» **Entries supplied**:
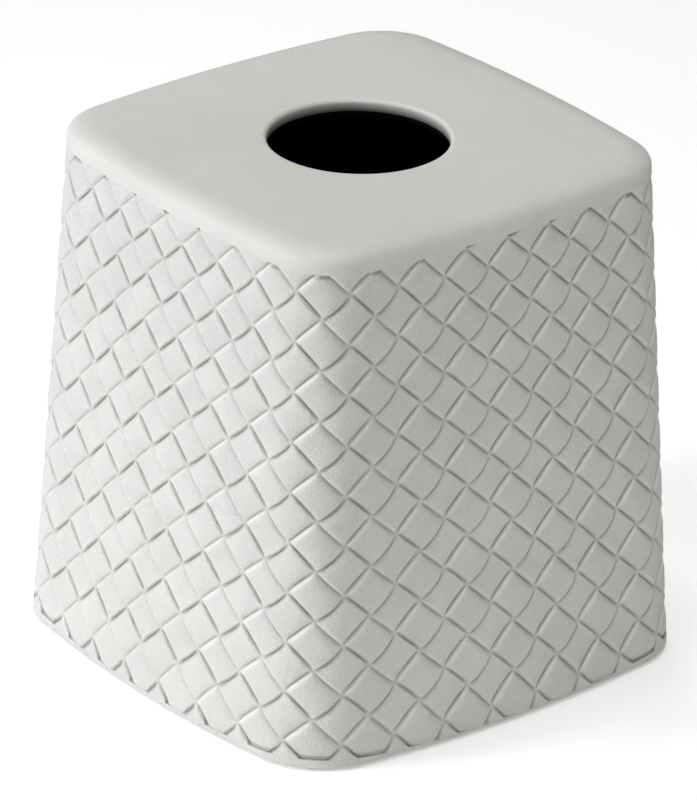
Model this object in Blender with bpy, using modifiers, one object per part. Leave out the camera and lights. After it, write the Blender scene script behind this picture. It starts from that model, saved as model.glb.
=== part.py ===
"""Tissue box cover: a tapering square cover with rounded corners and slightly bowed walls, a
smooth cap with a round opening, and a wall moulded as a diagonal basket weave. It is open below and
is lifted over a cube tissue carton. Metres, +Z up, origin under the middle of the cover, where its
foot pads stand."""
import math

import bmesh
import bpy

# The whole cover
BODY_HEIGHT = 0.15
BASE_WIDTH = 0.148
TOP_WIDTH = 0.1312
BASE_BOW = 0.0033
TOP_BOW = 0.0022
BASE_CORNER_RADIUS = 0.0225
TOP_CORNER_RADIUS = 0.0205
OPENING_DIAMETER = 0.051
FIT_GAP = 0.0003

# The cap
SHOULDER_RADIUS = 0.005
CAP_PLATE = 0.003
SKIRT_DEPTH = 0.0057
LIP_RADIUS = 0.0012
INNER_SHOULDER_SHARE = 0.6

# The woven sleeve
SLEEVE_WALL = 0.002
CROWN_RISE = 0.0002
STRAND_DROP = 0.0005
NODE_DROP = 0.0005
TIP_DROP = 0.0002
LOW_TIP_CUT = 0.0026
HIGH_TIP_CUT = 0.002
STRAND_COLUMNS = 32
STRAND_ROWS = 10
BOW_SHARE = 0.05
GROOVE_SHARE = 0.025

# The black carcass
CARCASS_WALL = 0.0015
CARCASS_PLATE = 0.0018
CARCASS_HOLE_MARGIN = 0.0008

# The bottom rim
RIM_HEIGHT = 0.0024
RIM_EDGE_RADIUS = 0.0006
UPSTAND_HEIGHT = 0.0042
UPSTAND_WALL = 0.0012
LEDGE_WIDTH = 0.001
CORNER_WEB = 0.0055

# The foot pads
PAD_DIAMETER = 0.008
PAD_THICKNESS = 0.0015
PAD_PROUD = 0.0007
PAD_EDGE_RADIUS = 0.0002
CUT_OVERRUN = 0.001

# Facets
CORNER_SEGMENTS = 10
SIDE_SEGMENTS = 6
SHOULDER_SEGMENTS = 5
LIP_SEGMENTS = 3
INNER_SEGMENTS = 2
PAD_SEGMENTS = 24

# Heights above the floor
RIM_BOTTOM = PAD_PROUD
RIM_TOP = RIM_BOTTOM + RIM_HEIGHT
WALL_BOTTOM = RIM_TOP + FIT_GAP
CAP_TOP = RIM_BOTTOM + BODY_HEIGHT
SHOULDER_BASE = CAP_TOP - SHOULDER_RADIUS
SKIRT_BOTTOM = CAP_TOP - SKIRT_DEPTH
SLEEVE_TOP = SKIRT_BOTTOM - FIT_GAP
CAP_UNDERSIDE = CAP_TOP - CAP_PLATE
CARCASS_TOP = CAP_UNDERSIDE - FIT_GAP

# Depths in from the cover's outer face, measured level
CARCASS_FACE = SLEEVE_WALL + FIT_GAP
CARCASS_INSIDE = CARCASS_FACE + CARCASS_WALL
UPSTAND_FACE = CARCASS_INSIDE + FIT_GAP
UPSTAND_INSIDE = UPSTAND_FACE + UPSTAND_WALL

# The weave's lattice, in half columns round the wall and half rows up it
HALF_COLUMNS = 2 * STRAND_COLUMNS
HALF_ROWS = 2 * STRAND_ROWS
LATTICE_BOTTOM = WALL_BOTTOM - LOW_TIP_CUT
HALF_ROW_PITCH = (SLEEVE_TOP + HIGH_TIP_CUT - LATTICE_BOTTOM) / HALF_ROWS
LOW_CUT = LOW_TIP_CUT / HALF_ROW_PITCH
HIGH_CUT = HALF_ROWS - HIGH_TIP_CUT / HALF_ROW_PITCH


def start_empty():
    """Clear the scene and make one collection for the parts and one for the cutters."""
    for old in list(bpy.data.objects):
        bpy.data.objects.remove(old, do_unlink=True)
    made = []
    for name in ("tissue_box_cover", "cutters"):
        collection = bpy.data.collections.new(name)
        bpy.context.scene.collection.children.link(collection)
        made.append(collection)
    return made


def plastic(name, colour, roughness):
    """A moulded plastic of one colour."""
    material = bpy.data.materials.new(name)
    material.use_nodes = True
    shader = material.node_tree.nodes["Principled BSDF"]
    shader.inputs["Base Color"].default_value = (*colour, 1)
    shader.inputs["Roughness"].default_value = roughness
    shader.inputs["Metallic"].default_value = 0
    return material


def add_object(name, bm, collection, material=None):
    """Turn finished geometry into a named object with its faces pointing out."""
    bmesh.ops.recalc_face_normals(bm, faces=bm.faces[:])
    mesh = bpy.data.meshes.new(name)
    bm.to_mesh(mesh)
    bm.free()
    mesh.shade_smooth()
    mesh.set_sharp_from_angle(angle=math.radians(35))
    if material:
        mesh.materials.append(material)
    piece = bpy.data.objects.new(name, mesh)
    collection.objects.link(piece)
    return piece


def taper_share(z):
    """How far up the taper a height lies. The taper ends at the cap's shoulder."""
    return min(max((z - RIM_BOTTOM) / (SHOULDER_BASE - RIM_BOTTOM), 0), 1)


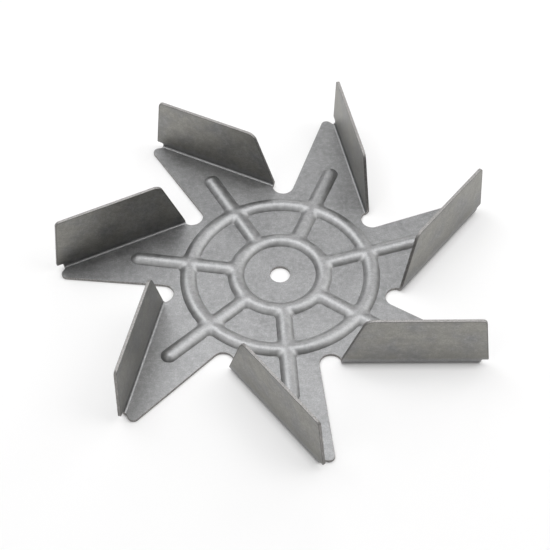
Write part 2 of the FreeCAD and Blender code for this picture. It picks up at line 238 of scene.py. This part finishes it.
def unit(vectors):
    """The vectors, each at length 1."""
    return vectors / np.linalg.norm(vectors, axis=-1, keepdims=True)


def joined(pieces):
    """One closed outline from pieces that meet end to end, its sharp corners rounded."""
    steps = np.linspace(0, 1, 5)[:, None]
    clear = 1.4 * CORNER_REACH
    outline = []
    cut_start = False
    ends = list(zip(pieces, pieces[1:] + pieces[:1]))
    for piece, after in ends[-1:] + ends:
        corner = piece[-1]
        coming, going = unit(corner - piece[-2]), unit(after[1] - after[0])
        sharp = coming @ going < math.cos(math.radians(SHARP_TURN))
        kept = piece[1:-1]
        for near, cut in ((piece[0], cut_start), (corner, sharp)):
            if cut:
                kept = kept[np.linalg.norm(kept - near, axis=1) > clear]
        outline.append(kept)
        if sharp:
            before, beyond = corner - CORNER_REACH * coming, corner + CORNER_REACH * going
            outline.append((1 - steps) ** 2 * before + 2 * steps * (1 - steps) * corner
                           + steps ** 2 * beyond)
        else:
            outline.append(corner[None])
        cut_start = sharp
    # The first pass only finds out how the last piece meets the first.
    return np.concatenate(outline[2:])


def outward_ways(loop):
    """How each point of a closed loop moves to set the loop out by 1; material is on its left."""
    before = unit(loop - np.roll(loop, 1, 0)) @ np.array([[0, -1], [1, 0]])
    after = np.roll(before, -1, 0)
    return (before + after) / (1 + (before * after).sum(1))[:, None]


def inside(points, loop):
    """Which points lie inside a closed loop."""
    start, end = loop, np.roll(loop, -1, 0)
    x, y = points[:, 0:1], points[:, 1:2]
    spans = (start[:, 1] > y) != (end[:, 1] > y)
    rise = end[:, 1] - start[:, 1]
    rise[rise == 0] = 1  # A level edge spans no point, so any value does.
    crossing = start[:, 0] + (y - start[:, 1]) * (end[:, 0] - start[:, 0]) / rise
    return (spans & (x < crossing)).sum(1) % 2 == 1


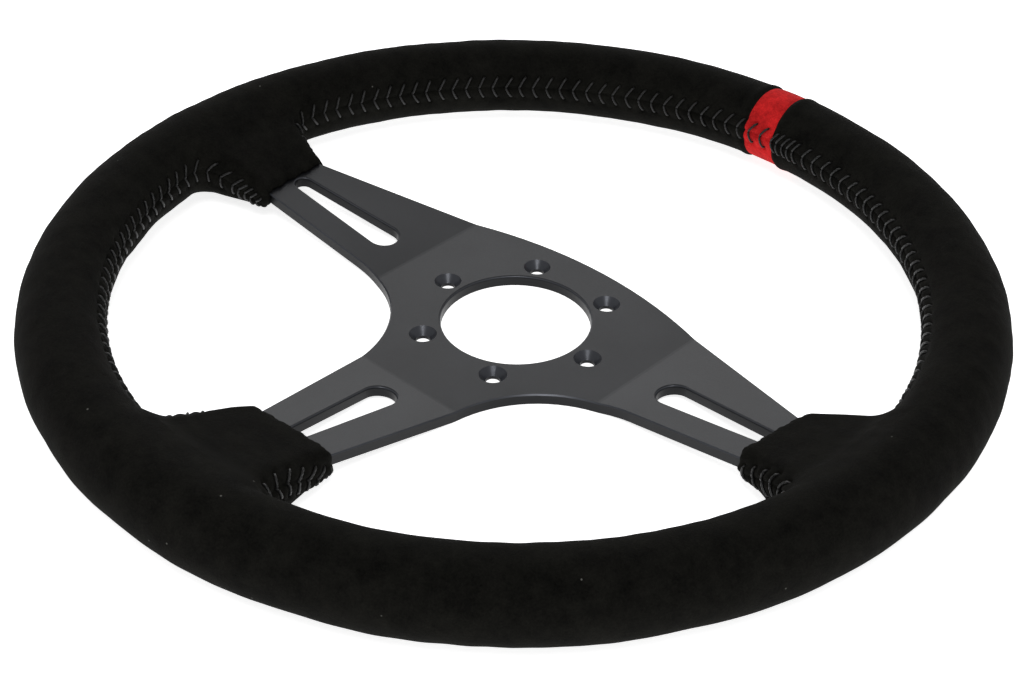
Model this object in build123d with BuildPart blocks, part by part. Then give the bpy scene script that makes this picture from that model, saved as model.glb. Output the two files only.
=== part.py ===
from build123d import *
import os
from math import asin, atan, atan2, cos, degrees, pi, radians, sin, sqrt

os.makedirs("parts", exist_ok=True)

# A dished three-spoke motorsport steering wheel with a suede-covered rim.
# Millimetres. The origin is the centre of the hub's rear mounting face. +Z points at the
# driver, +Y at 12 o'clock and +X at 3 o'clock.

# Hub
plate_thickness = 4.0
pitch_radius = 35.0
bolt_count = 6
bolt_clearance_radius = 2.6
countersink_radius = 5.05
centre_hole_radius = 27.5
edge_break = 0.45
edge_round = 0.8

# Spokes, as the driver sees them
fold_distance = 55.0
fold_slope = 0.145
fold_radius = 10.0
spoke_end = 147.0
hub_top = 44.9
crown_radius = 173.0
upper_edge_slope = 0.34
side_spoke_bottom = -15.3
side_tongue_start = 122.0
bottom_spoke_half_width = 16.3
bottom_spoke_taper = 0.125
bottom_tongue_start = 112.0
web_radius = 45.0
tongue_corner = 3.0

# Tapered lightening slots. Each end is a distance along the spoke, an offset across it and a radius.
side_slot_ends = ((72.7, 2.2, 6.0), (115.0, -0.2, 3.5))
bottom_slot_ends = ((68.5, 0.0, 6.1), (114.8, 0.0, 2.7))

# Rim
rim_radius = 160.8
rim_height = 18.2
rim_half_width = 15.5
rim_half_depth = 15.0
suede_thickness = 1.2
marker_width = 13.4
marker_offset = -2.3

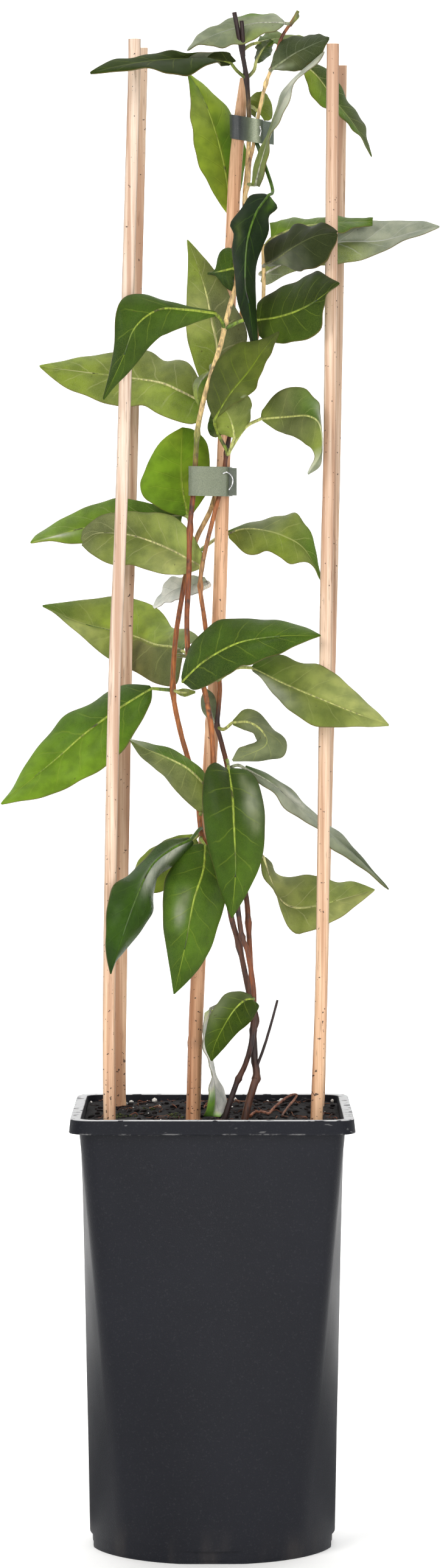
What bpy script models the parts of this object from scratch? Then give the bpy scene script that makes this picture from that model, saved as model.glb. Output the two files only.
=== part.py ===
"""Potted honeysuckle: a climber in a square nursery pot, tied to a cane between four split laths.

The frame is in metres, +Z up, with its origin on the underside of the pot, at the centre.
The front of the plant faces -Y. Leaves and stems grow through hand-read places in the picture
plane, given as (column, row) of the photograph and a depth, the world Y in millimetres.
"""

import math
from collections import namedtuple

import bmesh
import bpy
from mathutils import Vector, noise

MM = 0.001

# Pot, driving dimensions
POT_HEIGHT = 205 * MM
POT_HALF_TOP = 61.5 * MM
POT_HALF_BASE = 57.5 * MM
POT_CORNER_TOP = 8 * MM
POT_WALL = 1.2 * MM
POT_FLOOR = 1.6 * MM
LIP_HALF = 65 * MM
LIP_FLARE = 0.6 * MM
LIP_HEIGHT = 6.5 * MM
LIP_CORNER = 10 * MM
BASE_NOTCH_HALF = 55.7 * MM
BASE_NOTCH_HEIGHT = 6 * MM
DRAIN_RADIUS = 4.5 * MM
DRAIN_CIRCLE = 36 * MM
DRAIN_COUNT = 8
CORNER_STEPS = 3
SIDE_STEPS = 3
CREASE_SPREAD = math.radians(7)
DRAIN_SIDES = 10
LIP_TOP_THICKNESS = 1.5 * MM
OUTSIDE_RINGS = (0, 0.4, 0.7)
INSIDE_RINGS = (0.7, 0.4)

# Soil
GAP = 0.3 * MM
SOIL_TOP = 199.2 * MM
SOIL_RELIEF = 1.6 * MM
SOIL_RINGS = 6
SOIL_SIDE_RINGS = (0.4, 0.7)
LUMPS_PER_METRE = (90, 210)
LUMP_SHARES = (0.65, 0.35)
LUMP_SHIFT = Vector((3, 1, 5))
HILL_HEIGHT = 1.5 * MM
HILL_REACH = 30 * MM

# Sticks
STICK_LENGTH = 600 * MM
LATH_WIDTH = 5.7 * MM
LATH_THICKNESS = 3.6 * MM
CANE_RADIUS_LOW = 3.5 * MM
CANE_RADIUS_TOP = 3.0 * MM
CANE_TIP_LENGTH = 26 * MM
FOOT_SHARE = 0.85
LATH_OUTLINE = ((-1, -1), (1, -1), (1, 0.3), (0.55, 0.9), (0, 1.05), (-0.55, 0.9), (-1, 0.3))
CANE_SIDES = 10
CANE_TIP_RADII = (1.3 * MM, 2.1 * MM)
CANE_TIP_MIDDLE = 0.55
HOLE_RISE = 30 * MM

# Leaves and stems
BLADE_THICKNESS = 0.8 * MM
BLADE_STATIONS = 7
BLADE_BOW = 0.10
BLADE_WAVE = 0.9 * MM
BLADE_WAVES = 2.5
PETIOLE_RADIUS = 0.8 * MM
SHORTEST_STALK = 2 * MM
STALK_TAPER = (1.1, 0.6)
RIB_SHARE = 1 / 3
FEWEST_RIB_POINTS = 3
AHEAD = 0.05
EDGE_FULLNESS = 0.6
LEAF_PHASE = 1.7
NODE_SWELL = 1.35
STEM_HOLE_POINTS = 4
TIE_THICKNESS = 0.7 * MM
FLAP_HEIGHT = 0.93
DRY_ROOT_LIFT = 0.75 * MM
STAPLE_RADIUS = 0.35 * MM

# Where the photograph was taken from
LENS_PIXELS = 7790
PICTURE_CENTRE = (361.5, 1288.0)
CAMERA = Vector((0.00356, -2.22, 0.4244))
CAMERA_PITCH = math.radians(1.75)


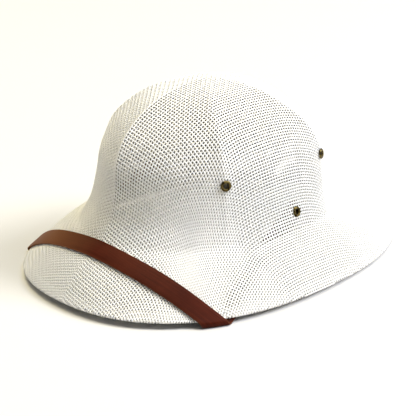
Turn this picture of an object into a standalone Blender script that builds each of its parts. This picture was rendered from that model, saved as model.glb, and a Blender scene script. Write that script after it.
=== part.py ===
"""Pith helmet: one moulded sheet of open paper-yarn mesh for crown and brim, six brass eyelets, a leather strap.

The hat faces -Y. It is shaped in its own frame first, with the rim in the plane z = 0 and the crown's axis on
x = y = 0, and then set down as it rests: on the strap where it passes under the rim, and on the back of the rim.
Angles run round the hat from its front (0) over its left side (+90, at +X) to its back (180).
Sections run from the apex (0) down the crown and out over the brim to the rim (12).
"""

import math
from collections import namedtuple

import bmesh
import bpy
from mathutils import Matrix, Vector

MM = 0.001

# Cloth: two layers of mesh pressed together.
WALL = 2.0

# Outline of the hat at each section, in mm. height is that of the front and sides, back_height that of the back.
# facet is how far the panels between the ridges are flattened (0 round, 1 flat), squareness the exponent of the
# oval (2 is an ellipse), ridge how far the pinched ridges stand up, and steps the rings down to the next section.
Section = namedtuple("Section", "name height back_height front side back facet squareness ridge steps")
SECTIONS = (
    Section("apex", 146.0, 146.0, 0.0, 0.0, 0.0, 0.84, 2.0, 0.0, 2),
    Section("top", 142.9, 142.6, 27.8, 21.7, 27.5, 0.84, 2.0, 0.6, 2),
    Section("slope", 137.0, 136.0, 51.4, 39.8, 48.0, 0.83, 2.0, 1.1, 2),
    Section("upper_shoulder", 127.0, 125.5, 70.6, 55.5, 68.7, 0.75, 2.0, 1.2, 2),
    Section("shoulder", 113.0, 110.0, 86.1, 70.6, 93.2, 0.59, 2.0, 1.0, 2),
    Section("lower_shoulder", 94.5, 90.0, 95.5, 80.0, 112.0, 0.39, 2.0, 0.5, 2),
    Section("wall", 74.0, 67.5, 98.0, 84.3, 114.4, 0.28, 2.0, 0.0, 2),
    Section("lower_wall", 54.5, 46.0, 102.8, 87.0, 114.6, 0.18, 2.0, 0.0, 2),
    Section("flare", 41.5, 32.0, 111.0, 90.5, 115.8, 0.12, 2.0, 0.0, 1),
    Section("foot", 36.8, 27.2, 115.6, 92.7, 117.0, 0.10, 2.0, 0.0, 1),
    Section("brim_root", 33.7, 25.2, 120.6, 97.0, 123.4, 0.08, 2.04, 0.0, 3),
    Section("brim", 21.6, 16.7, 136.4, 111.0, 144.8, 0.03, 2.16, 0.0, 3),
    Section("rim", 0.0, 0.0, 157.0, 129.2, 173.0, 0.0, 2.33, 0.0, 0),
)
RIM = len(SECTIONS) - 1
RIDGE_ANGLES = (0.0, 60.0, 122.0, 180.0)
RIDGE_HALF_WIDTH = 3.5
# Where the columns of the mesh stand within a panel, from one ridge (0) to the next (1).
PANEL_COLUMNS = (0.0, 0.045, 0.11, 0.2, 0.3, 0.4, 0.5, 0.6, 0.7, 0.8, 0.89, 0.955)
SMALL_TURN = math.radians(1.5)
SMALL_SECTION = 0.05
SETTLING_STEPS = 5

# Eyelets: a tube with an outer flange and an inner roll, in a hole that is a little wider.
CLEARANCE = 0.3
EYELET_SEAT = 0.45
EYELET_BORE = 2.1
EYELET_TUBE = 2.6
EYELET_FLANGE = 4.3
EYELET_ROLL = 3.7
EYELET_SIDES = 16
CUTTER_DEPTH = 16.0

# Strap: a leather tape laid over the brim, folded round the rim and led back under the brim and up inside the
# crown, where an eyelet holds each end.
STRAP_WIDTH = 15.5
STRAP_THICKNESS = 1.3
STRAP_LIFT = 0.75
STRAP_STEPS = 3
STRAP_END_STEPS = 6
FOLD_STEPS = 6
# The angle and section of the strap's rear and front edge at places along its left half.
StrapPlace = namedtuple("StrapPlace", "rear_angle rear_section front_angle front_section")
STRAP_OVER_BRIM = (
    StrapPlace(0.0, 8.50, 0.0, 10.44),
    StrapPlace(11.0, 9.12, 7.9, 10.52),
    StrapPlace(21.0, 9.98, 15.9, 10.67),
    StrapPlace(30.2, 10.40, 23.7, 10.87),
    StrapPlace(38.4, 10.79, 30.9, 11.12),
    StrapPlace(45.8, 11.20, 37.7, 11.38),
    StrapPlace(52.4, 11.59, 43.9, 11.67),
    StrapPlace(58.4, 12.00, 49.6, 12.00),
)
STRAP_UNDER_BRIM = (
    StrapPlace(61.1, 12.00, 52.3, 12.00),
    StrapPlace(64.6, 11.72, 58.9, 11.36),
    StrapPlace(68.7, 11.40, 63.1, 10.96),
    StrapPlace(73.1, 11.06, 67.5, 10.51),
    StrapPlace(77.8, 10.67, 72.4, 9.90),
    StrapPlace(83.3, 10.23, 78.4, 8.55),
    StrapPlace(89.7, 9.20, 85.7, 7.54),
    StrapPlace(96.9, 8.16, 93.3, 7.08),
    StrapPlace(104.5, 7.45, 100.5, 6.69),
)
# The strap's cross-section, as shares of its width and thickness: flat below, with rounded upper edges.
STRAP_OUTLINE = (
    (0.0, 0.0),
    (0.33, 0.0),
    (0.67, 0.0),
    (1.0, 0.0),
    (1.0, 0.6),
    (0.97, 1.0),
    (0.67, 1.0),
    (0.33, 1.0),
    (0.03, 1.0),
    (0.0, 0.6),
)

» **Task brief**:
Retype the records above, but only those lines that fall between the line containing "Write part 2" and the line containing "return vectors /", with both of those lines included, exactly as written.

» **Correct response**:
Write part 2 of the FreeCAD and Blender code for this picture. It picks up at line 238 of scene.py. This part finishes it.
def unit(vectors):
    """The vectors, each at length 1."""
    return vectors / np.linalg.norm(vectors, axis=-1, keepdims=True)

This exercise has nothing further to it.